Breeding occurs from late spring to late summer, with one or two litters averaging 3-4 young, being produced each year. Gestation is 33 days. Longevity is about 18 months.
New Holland mouse Pseudomys novaehollandiae
The New Holland Mouse is one of only two mammals listed as rare under the Tasmanian Threatened Species Protection Act 1995. (The other is the NZ fur seal). It only occurs in low numbers - and much of its habitat is unprotected. Full details of the measures being taken to ensure its future survival can be found at our threatened species site.
The smallest (25 grams) of our native rodents, the New Holland mouse is very similar in size and appearance to the introduced house mouse. Although it can be distinguished by its slightly larger ears and heavier build, positive identification is based on the absence of a notch on the upper incisors. The house mouse possesses such a notch.
The New Holland mouse is restricted to the few remaining patches of dry coastal heathland and open, heathy forest on Tasmania's north-east coastline. Its diet consists of seeds, insects, fungi, fruit and leaves.
Breeding occurs from late winter to early spring. Gestation is about 32 days. Litter size is 2-6. One litter is produced in their first year of life, and up to four can be produced in their second (and last) year of life.
Broad-toothed mouse Mastacomys fuscus
The broad-toothed mouse reaches a weight of 150 grams and head and body length of 16 cm. It has a grizzled sandy brown to dark brown coat. It is similar in appearance to the swamp rat, which can also occur in similar habitat.
The broad-toothed mouse is an uncommon resident of scrub and sedgeland, where it feeds on sedges, grasses and seeds. Although also occurring on mainland Australia, the species appears to be restricted to small areas where suitable habitat occurs. Fossil evidence shows that the species was once more widely distributed on the mainland. In Tasmania, the species occurs in the western half of the state. Breeding occurs from October to March, with up to two litters of 1-3 young per year. The young are weaned when about five weeks old.
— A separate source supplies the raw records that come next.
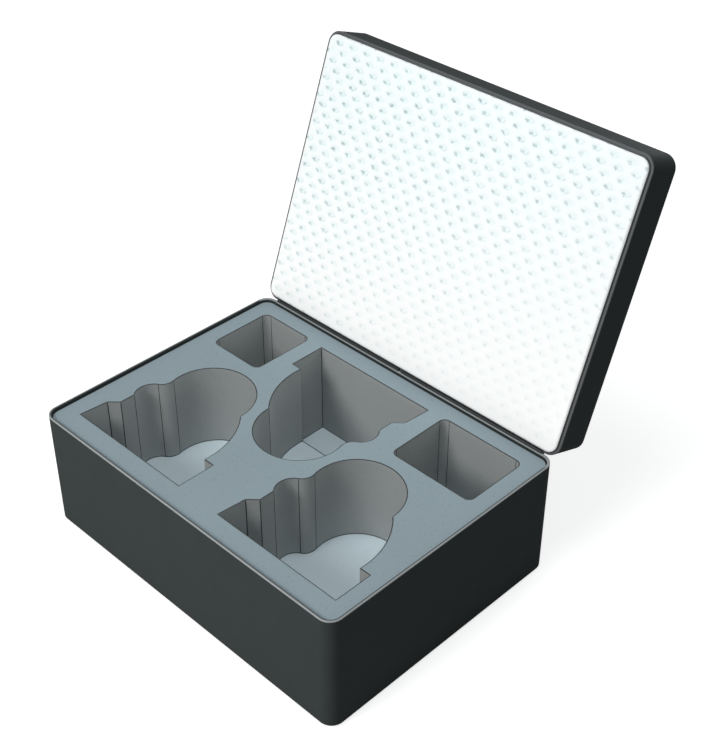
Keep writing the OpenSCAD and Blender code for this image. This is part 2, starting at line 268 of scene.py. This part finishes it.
def makeFoamCells():
    numbers = {"Cells": foamCells["cells"], "Pores": foamCells["pores"]}
    group, given, result = startGroup("foamCells", numbers, ("Height", "Pore", "Cloud"))
    place = given["Vector"]
    cells = {"Vector": place, "Scale": given["Cells"]}
    cells = addNode(group, "ShaderNodeTexVoronoi", cells, feature="SMOOTH_F1").outputs["Distance"]
    pores = {"Vector": place, "Scale": given["Pores"]}
    pores = addNode(group, "ShaderNodeTexVoronoi", pores).outputs["Distance"]
    cloud = addNode(group, "ShaderNodeTexNoise", {"Vector": place, **foamCells["cloud"]}).outputs["Fac"]
    pit = addRamp(group, pores, *foamCells["pit"], 1.0, 0.0, "LINEAR")
    relief = addMath(group, "MULTIPLY_ADD", pit, foamCells["pitDepth"], cells)
    wire(group, result, {"Height": relief, "Pore": pit, "Cloud": cloud})
    return group


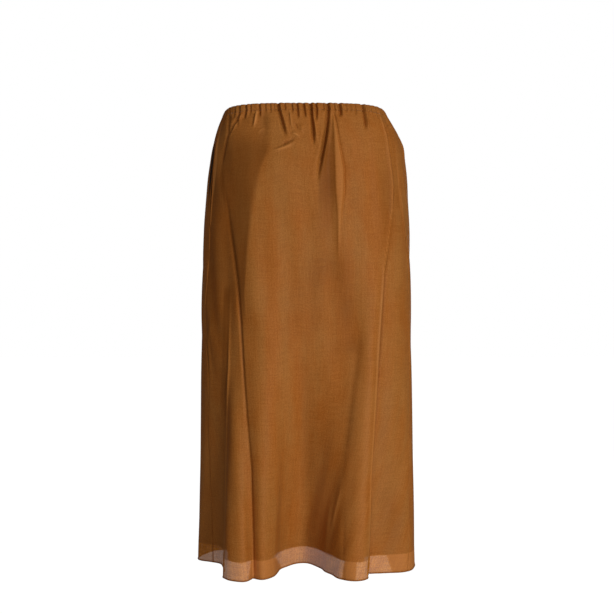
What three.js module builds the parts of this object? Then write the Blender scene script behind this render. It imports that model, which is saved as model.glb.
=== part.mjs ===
// A long skirt in light voile: an outer layer of front and back panels, a shorter lining inside it,
// a narrow gathered waist casing, and a pocket bag behind each side seam.
// Millimetres, +Z up. X runs to the right of the front, which faces -Y.
// The origin is the centre of the waist, halfway up the casing.

import * as THREE from "three";

// Driving dimensions
const CASING_HEIGHT = 12;
const CASING_DEPTH = 6.2;
const CASING_TOP = CASING_HEIGHT / 2;
const CASING_DRAWN_IN = 1.2;
const CASING_SCALLOP = 0.5;
const SEAM_GAP = 0.3;
const PANEL_TOP = -CASING_TOP - SEAM_GAP;
const HEM = -858;
const KNEE = -430;
const CLOTH = 1.1;
const LINING_CLOTH = 1.0;
const LINING_SEAM_GAP = 1.0;
const LINING_SHORTER = 32;

// The general figure that fills the skirt: half width, how far its middle stands to the right,
// depth to the front and to the back of the waist's centre, and how square the section is
// (2 is an ellipse)
const FIGURE = [
  { z: 6, half: 154, right: -3.5, front: 121, back: 121, square: 3.0 },
  { z: -30, half: 171, right: -2, front: 129, back: 132, square: 2.8 },
  { z: -63, half: 184, right: 0, front: 133, back: 139, square: 2.6 },
  { z: -120, half: 192, right: 0, front: 136, back: 147, square: 2.5 },
  { z: -210, half: 198, right: 0, front: 136, back: 150, square: 2.5 },
  { z: -380, half: 202, right: 0, front: 134, back: 146, square: 2.5 },
  { z: -600, half: 206.5, right: 0, front: 130, back: 140, square: 2.5 },
  { z: HEM, half: 210, right: 0, front: 125, back: 135, square: 2.6 },
];

// The lines that each section runs through, round from the left side: where a line leaves the
// figure, its angle there from the centre front, and where it hangs at the knee and at the hem
const LINES = [
  { name: "left side", angle: -92, start: -200, knee: [-201, 4], hem: [-210, 4] },
  { name: "left seam", angle: -72, start: -120, knee: [-196, -44], hem: [-187, -12] },
  { name: "left hollow", angle: -62, start: -200, knee: [-162, -86], hem: [-166, -25] },
  { name: "first fold, back", angle: -56, start: -220, knee: [-144, -99], hem: [-153, -72] },
  { name: "first fold, edge", angle: -51.5, start: -200, knee: [-138, -114], hem: [-147, -126] },
  { name: "first fold", angle: -48, start: -160, knee: [-130, -121], hem: [-130, -146] },
  { name: "first fold, front", angle: -44, start: -110, knee: [-121, -118], hem: [-106, -137] },
  { name: "long crease", angle: -41, start: -110, knee: [-115, -107], hem: [-96, -120] },
  { name: "second fold", angle: -33, start: -110, knee: [-90, -131], hem: [-80, -133] },
  { name: "second fold, front", angle: -23, start: -200, knee: [-60, -131], hem: [-60, -112] },
  { name: "bay, left flank", angle: -14, start: -230, knee: [-34, -119], hem: [-46, -58] },
  { name: "bay", angle: 0, start: -250, knee: [4, -108], hem: [-6, -20] },
  { name: "bay, right flank", angle: 12, start: -220, knee: [46, -108], hem: [33, -72] },
  { name: "right crease", angle: 22, start: -240, knee: [86, -106], hem: [58, -116] },
  { name: "third fold", angle: 34, start: -240, knee: [113, -124], hem: [86, -141] },
  { name: "third fold, edge", angle: 41, start: -180, knee: [129, -115], hem: [108, -131] },
  { name: "third fold, back", angle: 45, start: -180, knee: [135, -100], hem: [113, -91] },
  { name: "right hollow", angle: 53, start: -220, knee: [160, -92], hem: [146, -82] },
  { name: "right seam", angle: 66, start: -120, knee: [195, -48], hem: [190, -70] },
  { name: "right side", angle: 90, start: -200, knee: [200, 0], hem: [208, -6] },
  { name: "back fold 1", angle: 112, start: -220, knee: [184, 68], hem: [186, 84] },
  { name: "back hollow 1", angle: 127, start: -200, knee: [149, 102], hem: [143, 92] },
  { name: "back fold 2", angle: 140, start: -180, knee: [114, 130], hem: [109, 141] },
  { name: "back fold 2, far side", angle: 152, start: -200, knee: [78, 139], hem: [80, 142] },
  { name: "back hollow 2", angle: 166, start: -220, knee: [38, 136], hem: [44, 109] },
  { name: "back fold 3", angle: 180, start: -240, knee: [-4, 148], hem: [0, 138] },
  { name: "back fold 3, far side", angle: 192, start: -200, knee: [-38, 147], hem: [-33, 151] },
  { name: "back hollow 3", angle: 206, start: -240, knee: [-78, 132], hem: [-73, 106] },
  { name: "back fold 4", angle: 221, start: -190, knee: [-118, 130], hem: [-117, 139] },
  { name: "back hollow 4", angle: 236, start: -210, knee: [-154, 99], hem: [-150, 97] },
  { name: "back fold 5", angle: 251, start: -230, knee: [-185, 63], hem: [-189, 76] },
];
const STEPS_PER_LINE = 24;
const LEFT_SEAM = 1;
const RIGHT_SEAM = 18;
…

Swamp (velvet-furred) rat Rattus lutreolus
This common species occurs in a variety of habitats, ranging from wet and dry sclerophyll forests to buttongrass moorlands and coastal heath. It forms extensive systems of runways beneath dense vegetation. Grasses and sedges form the main component of the diet, although insects are occasionally taken. Breeding begins in spring and runs to autumn. More than one litter, of 3-5 young, may be raised per season. Females from the first litter of the season may give birth themselves during the same breeding season, as sexual maturity is reached at 3 months. Longevity is about 18 months.
Three species of rodent have been introduced to Tasmania - the house mouse (Mus musculus), brown rat (Rattus norvegicus) and black rat (Rattus rattus). It is likely that these species entered the state almost as soon as the first European explorers touched ground - perhaps even before!
The brown rat is particularly common in urban areas, whereas the black rat also occurs in rural areas and adjacent bushland. In contrast to our native rodents, the black rat is known for the role it plays in the spread of disease. It was the animal responsible for the plague which ravaged mediaeval Europe.
The house mouse is widespread through Tasmania, mainland Australia and, indeed, much of the world. It is one of the most successful living mammals.